• _DIRECTIONS FOR THIS TASK_
Copy out the line that contains "Write part 2", the line that contains "terminal_pitch = 3.81;", and every line between them, exactly, and nothing else.

(Stored dataset items)

>>>

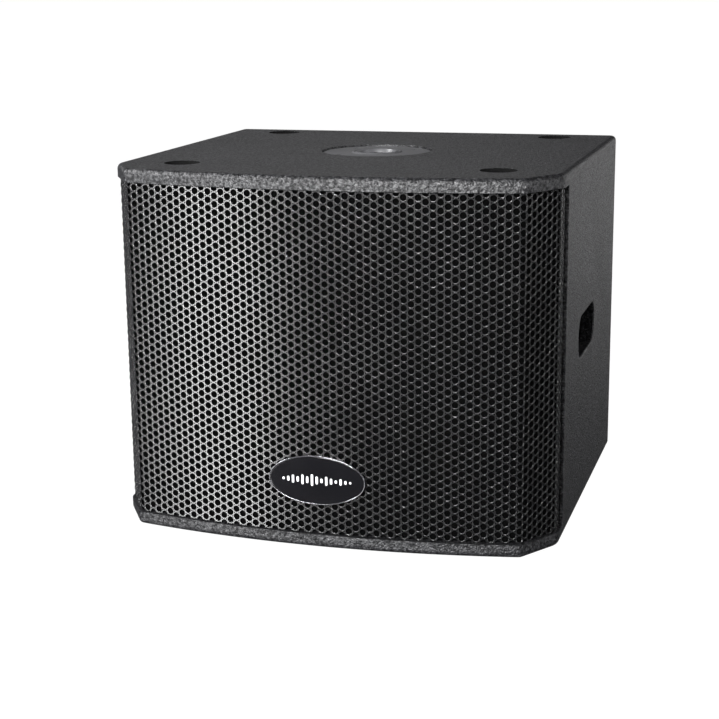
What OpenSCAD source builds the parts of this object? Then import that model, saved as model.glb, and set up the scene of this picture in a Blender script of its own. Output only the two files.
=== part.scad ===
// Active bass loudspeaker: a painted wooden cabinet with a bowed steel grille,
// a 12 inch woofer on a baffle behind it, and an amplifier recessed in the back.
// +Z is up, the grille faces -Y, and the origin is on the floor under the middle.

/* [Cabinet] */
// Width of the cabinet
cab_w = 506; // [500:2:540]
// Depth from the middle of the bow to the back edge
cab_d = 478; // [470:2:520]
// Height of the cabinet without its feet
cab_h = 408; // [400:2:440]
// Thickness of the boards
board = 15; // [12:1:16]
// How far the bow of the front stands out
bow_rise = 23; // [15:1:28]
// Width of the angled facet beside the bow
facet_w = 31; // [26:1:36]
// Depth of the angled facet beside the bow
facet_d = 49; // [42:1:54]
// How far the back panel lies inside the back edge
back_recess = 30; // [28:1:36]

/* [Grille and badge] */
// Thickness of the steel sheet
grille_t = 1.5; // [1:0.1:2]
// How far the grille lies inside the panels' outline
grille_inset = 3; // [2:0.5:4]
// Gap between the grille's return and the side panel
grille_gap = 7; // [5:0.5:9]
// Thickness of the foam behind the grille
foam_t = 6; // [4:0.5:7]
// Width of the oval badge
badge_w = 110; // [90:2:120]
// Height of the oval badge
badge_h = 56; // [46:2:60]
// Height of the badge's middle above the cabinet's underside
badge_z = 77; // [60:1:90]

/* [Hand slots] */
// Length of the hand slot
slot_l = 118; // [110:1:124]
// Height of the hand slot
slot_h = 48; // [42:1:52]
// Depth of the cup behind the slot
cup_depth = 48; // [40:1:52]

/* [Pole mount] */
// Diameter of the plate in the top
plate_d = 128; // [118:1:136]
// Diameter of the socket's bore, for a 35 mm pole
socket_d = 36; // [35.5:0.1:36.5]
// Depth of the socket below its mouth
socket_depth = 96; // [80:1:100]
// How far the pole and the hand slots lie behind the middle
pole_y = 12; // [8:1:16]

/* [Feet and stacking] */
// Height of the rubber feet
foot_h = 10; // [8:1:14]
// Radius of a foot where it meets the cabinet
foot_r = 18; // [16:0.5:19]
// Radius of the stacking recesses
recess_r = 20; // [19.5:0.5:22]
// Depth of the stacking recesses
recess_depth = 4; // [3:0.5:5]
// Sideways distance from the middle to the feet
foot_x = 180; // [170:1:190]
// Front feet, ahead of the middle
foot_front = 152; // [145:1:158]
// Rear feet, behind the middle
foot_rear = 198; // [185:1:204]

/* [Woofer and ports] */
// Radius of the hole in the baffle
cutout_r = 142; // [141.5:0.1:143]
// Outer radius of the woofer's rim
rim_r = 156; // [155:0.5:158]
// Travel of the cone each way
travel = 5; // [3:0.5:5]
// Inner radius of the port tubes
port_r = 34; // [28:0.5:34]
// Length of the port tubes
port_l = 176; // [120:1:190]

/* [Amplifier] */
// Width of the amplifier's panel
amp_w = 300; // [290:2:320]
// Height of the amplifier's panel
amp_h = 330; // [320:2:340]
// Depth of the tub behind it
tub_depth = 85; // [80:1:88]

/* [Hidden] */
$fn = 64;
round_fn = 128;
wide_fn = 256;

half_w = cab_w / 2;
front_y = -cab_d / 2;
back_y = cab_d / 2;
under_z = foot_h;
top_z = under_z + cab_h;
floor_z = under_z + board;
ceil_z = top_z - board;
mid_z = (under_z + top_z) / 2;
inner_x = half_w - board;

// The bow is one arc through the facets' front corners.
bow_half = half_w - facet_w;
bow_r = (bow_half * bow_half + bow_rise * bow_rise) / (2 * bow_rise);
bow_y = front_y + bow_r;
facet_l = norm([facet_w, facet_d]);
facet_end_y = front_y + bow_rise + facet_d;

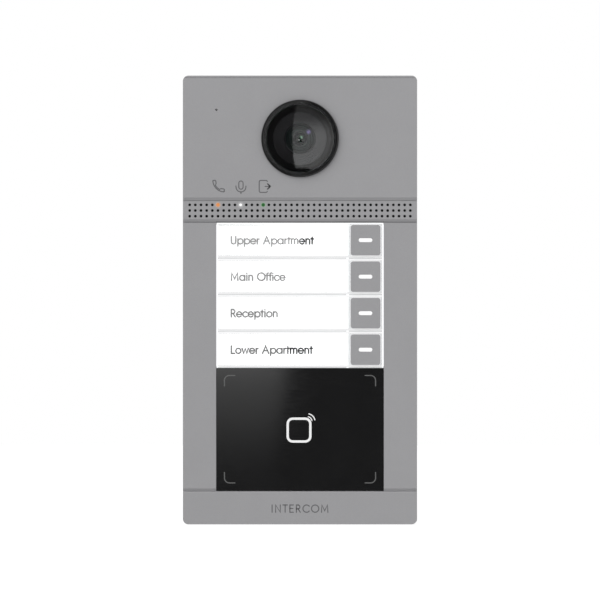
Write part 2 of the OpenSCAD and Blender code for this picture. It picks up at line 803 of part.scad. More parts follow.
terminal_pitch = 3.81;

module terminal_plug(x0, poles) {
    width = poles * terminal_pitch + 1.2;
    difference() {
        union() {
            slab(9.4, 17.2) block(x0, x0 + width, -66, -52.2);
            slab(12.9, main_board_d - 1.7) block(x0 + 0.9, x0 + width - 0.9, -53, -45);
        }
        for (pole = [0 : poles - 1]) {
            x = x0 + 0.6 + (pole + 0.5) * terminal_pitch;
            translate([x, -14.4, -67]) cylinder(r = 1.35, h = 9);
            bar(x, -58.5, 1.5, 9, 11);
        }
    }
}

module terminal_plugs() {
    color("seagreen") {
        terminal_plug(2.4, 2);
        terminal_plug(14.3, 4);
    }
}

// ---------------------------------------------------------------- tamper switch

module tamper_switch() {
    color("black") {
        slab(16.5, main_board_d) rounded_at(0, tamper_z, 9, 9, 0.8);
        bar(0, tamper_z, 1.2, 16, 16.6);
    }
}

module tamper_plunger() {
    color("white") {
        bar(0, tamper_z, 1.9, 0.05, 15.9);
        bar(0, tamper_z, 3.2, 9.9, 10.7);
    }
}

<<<
>>>

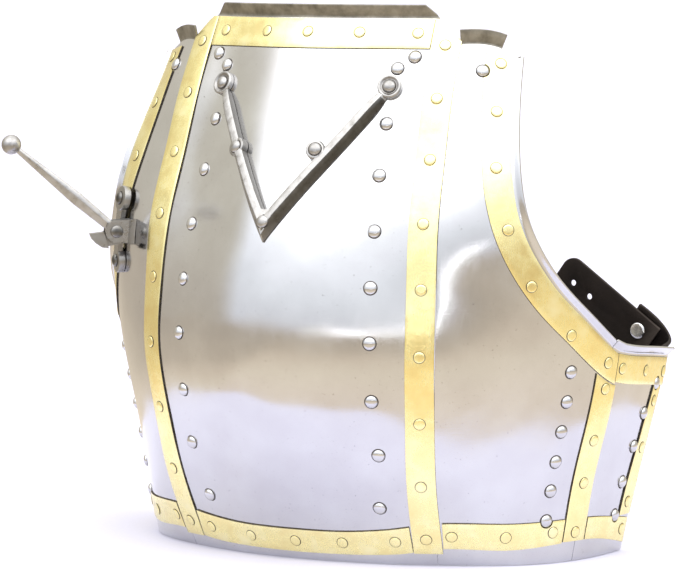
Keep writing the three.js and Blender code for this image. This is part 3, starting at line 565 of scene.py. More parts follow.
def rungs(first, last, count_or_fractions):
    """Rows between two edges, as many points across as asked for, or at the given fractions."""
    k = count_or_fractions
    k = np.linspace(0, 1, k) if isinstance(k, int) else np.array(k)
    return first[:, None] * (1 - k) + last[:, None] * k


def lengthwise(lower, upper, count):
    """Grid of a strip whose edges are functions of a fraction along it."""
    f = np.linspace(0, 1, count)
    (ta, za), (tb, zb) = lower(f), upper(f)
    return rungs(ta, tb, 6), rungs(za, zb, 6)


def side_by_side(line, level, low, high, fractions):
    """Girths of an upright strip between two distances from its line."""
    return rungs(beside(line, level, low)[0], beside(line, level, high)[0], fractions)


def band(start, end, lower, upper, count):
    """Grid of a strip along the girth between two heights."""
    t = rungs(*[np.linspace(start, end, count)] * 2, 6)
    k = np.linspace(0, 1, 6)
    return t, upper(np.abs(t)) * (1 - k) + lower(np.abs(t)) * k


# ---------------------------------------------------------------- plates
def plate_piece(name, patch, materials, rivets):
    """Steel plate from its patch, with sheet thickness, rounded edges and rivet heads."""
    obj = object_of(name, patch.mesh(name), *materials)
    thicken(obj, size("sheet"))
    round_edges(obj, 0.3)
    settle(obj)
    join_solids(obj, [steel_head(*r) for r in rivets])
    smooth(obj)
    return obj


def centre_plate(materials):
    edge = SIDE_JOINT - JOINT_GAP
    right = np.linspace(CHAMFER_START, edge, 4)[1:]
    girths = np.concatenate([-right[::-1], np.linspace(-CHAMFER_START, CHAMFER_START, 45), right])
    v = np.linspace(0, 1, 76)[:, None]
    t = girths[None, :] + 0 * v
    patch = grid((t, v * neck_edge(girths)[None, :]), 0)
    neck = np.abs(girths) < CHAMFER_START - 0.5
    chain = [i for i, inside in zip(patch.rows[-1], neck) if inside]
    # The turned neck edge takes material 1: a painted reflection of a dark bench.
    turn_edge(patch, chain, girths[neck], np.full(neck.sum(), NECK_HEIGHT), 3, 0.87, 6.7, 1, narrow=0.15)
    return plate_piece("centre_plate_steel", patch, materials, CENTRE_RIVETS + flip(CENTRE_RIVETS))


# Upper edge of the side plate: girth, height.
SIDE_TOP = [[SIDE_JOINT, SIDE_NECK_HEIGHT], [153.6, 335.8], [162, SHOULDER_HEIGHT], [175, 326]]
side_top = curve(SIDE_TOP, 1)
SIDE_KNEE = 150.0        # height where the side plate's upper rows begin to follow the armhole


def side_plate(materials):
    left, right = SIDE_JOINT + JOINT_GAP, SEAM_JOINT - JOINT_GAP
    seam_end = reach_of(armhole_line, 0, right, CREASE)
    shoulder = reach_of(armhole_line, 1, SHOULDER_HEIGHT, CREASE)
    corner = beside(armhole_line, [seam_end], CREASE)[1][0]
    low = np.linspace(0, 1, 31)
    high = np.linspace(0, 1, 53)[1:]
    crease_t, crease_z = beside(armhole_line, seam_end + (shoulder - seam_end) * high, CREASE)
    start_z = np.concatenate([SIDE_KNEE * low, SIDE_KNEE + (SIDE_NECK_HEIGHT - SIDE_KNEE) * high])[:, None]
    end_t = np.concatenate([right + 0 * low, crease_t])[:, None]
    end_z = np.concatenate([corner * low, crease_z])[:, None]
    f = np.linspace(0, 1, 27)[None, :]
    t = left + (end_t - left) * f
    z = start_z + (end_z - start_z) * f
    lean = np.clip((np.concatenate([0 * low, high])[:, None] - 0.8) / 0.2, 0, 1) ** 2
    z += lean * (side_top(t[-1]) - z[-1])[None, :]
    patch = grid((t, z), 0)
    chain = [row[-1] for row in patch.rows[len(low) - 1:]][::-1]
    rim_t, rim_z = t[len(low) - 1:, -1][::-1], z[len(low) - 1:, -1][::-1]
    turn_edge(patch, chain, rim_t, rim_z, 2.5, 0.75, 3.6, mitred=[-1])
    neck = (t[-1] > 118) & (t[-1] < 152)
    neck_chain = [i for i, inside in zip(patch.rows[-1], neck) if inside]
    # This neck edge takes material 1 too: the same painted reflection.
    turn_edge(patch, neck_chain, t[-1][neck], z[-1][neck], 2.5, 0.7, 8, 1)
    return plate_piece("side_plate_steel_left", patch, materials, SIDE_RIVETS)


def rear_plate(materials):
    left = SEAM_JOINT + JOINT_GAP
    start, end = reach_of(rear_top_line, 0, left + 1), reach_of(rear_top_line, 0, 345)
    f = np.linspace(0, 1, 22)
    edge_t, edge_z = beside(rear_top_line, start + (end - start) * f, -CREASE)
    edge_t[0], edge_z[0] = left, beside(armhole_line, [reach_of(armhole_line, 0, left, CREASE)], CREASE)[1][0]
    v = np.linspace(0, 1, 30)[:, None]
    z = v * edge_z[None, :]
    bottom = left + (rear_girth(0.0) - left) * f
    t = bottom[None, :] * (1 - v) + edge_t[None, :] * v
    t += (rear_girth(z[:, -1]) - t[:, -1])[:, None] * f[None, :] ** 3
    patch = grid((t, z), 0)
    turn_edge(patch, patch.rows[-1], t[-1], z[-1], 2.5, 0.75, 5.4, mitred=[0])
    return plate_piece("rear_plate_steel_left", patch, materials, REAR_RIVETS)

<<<
>>>

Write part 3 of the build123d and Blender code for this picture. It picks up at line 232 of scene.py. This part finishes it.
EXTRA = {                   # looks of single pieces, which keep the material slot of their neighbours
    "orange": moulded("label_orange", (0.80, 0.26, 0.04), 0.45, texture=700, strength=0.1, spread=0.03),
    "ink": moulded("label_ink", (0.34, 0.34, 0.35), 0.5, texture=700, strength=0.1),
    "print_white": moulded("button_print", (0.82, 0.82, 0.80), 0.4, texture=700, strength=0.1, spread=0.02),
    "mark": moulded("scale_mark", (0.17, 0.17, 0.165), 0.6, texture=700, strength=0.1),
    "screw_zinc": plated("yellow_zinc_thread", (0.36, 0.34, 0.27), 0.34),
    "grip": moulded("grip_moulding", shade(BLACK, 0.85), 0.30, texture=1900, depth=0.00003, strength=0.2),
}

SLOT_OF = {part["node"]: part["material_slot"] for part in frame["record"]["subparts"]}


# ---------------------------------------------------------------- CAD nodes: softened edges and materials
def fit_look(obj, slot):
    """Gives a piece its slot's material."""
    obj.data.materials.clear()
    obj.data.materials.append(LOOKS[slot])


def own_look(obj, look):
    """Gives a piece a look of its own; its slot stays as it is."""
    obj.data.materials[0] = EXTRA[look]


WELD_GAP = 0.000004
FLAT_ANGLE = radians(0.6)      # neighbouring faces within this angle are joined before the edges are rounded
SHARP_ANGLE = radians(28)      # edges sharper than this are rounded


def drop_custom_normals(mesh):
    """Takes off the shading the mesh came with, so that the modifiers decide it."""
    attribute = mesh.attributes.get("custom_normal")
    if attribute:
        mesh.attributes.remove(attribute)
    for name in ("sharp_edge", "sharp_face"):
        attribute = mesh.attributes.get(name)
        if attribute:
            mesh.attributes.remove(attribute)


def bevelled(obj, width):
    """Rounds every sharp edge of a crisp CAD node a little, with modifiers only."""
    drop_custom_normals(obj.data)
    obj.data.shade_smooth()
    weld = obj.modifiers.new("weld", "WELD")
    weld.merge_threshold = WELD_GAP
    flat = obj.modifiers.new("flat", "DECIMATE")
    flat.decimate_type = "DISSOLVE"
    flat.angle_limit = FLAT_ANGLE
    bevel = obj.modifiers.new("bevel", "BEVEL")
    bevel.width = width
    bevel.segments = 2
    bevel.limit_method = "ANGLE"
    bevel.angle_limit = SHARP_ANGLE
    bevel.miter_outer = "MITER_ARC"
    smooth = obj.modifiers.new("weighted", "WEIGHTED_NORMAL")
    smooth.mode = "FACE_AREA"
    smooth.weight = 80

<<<

• _CORRECT RESPONSE_
Write part 2 of the OpenSCAD and Blender code for this picture. It picks up at line 803 of part.scad. More parts follow.
terminal_pitch = 3.81;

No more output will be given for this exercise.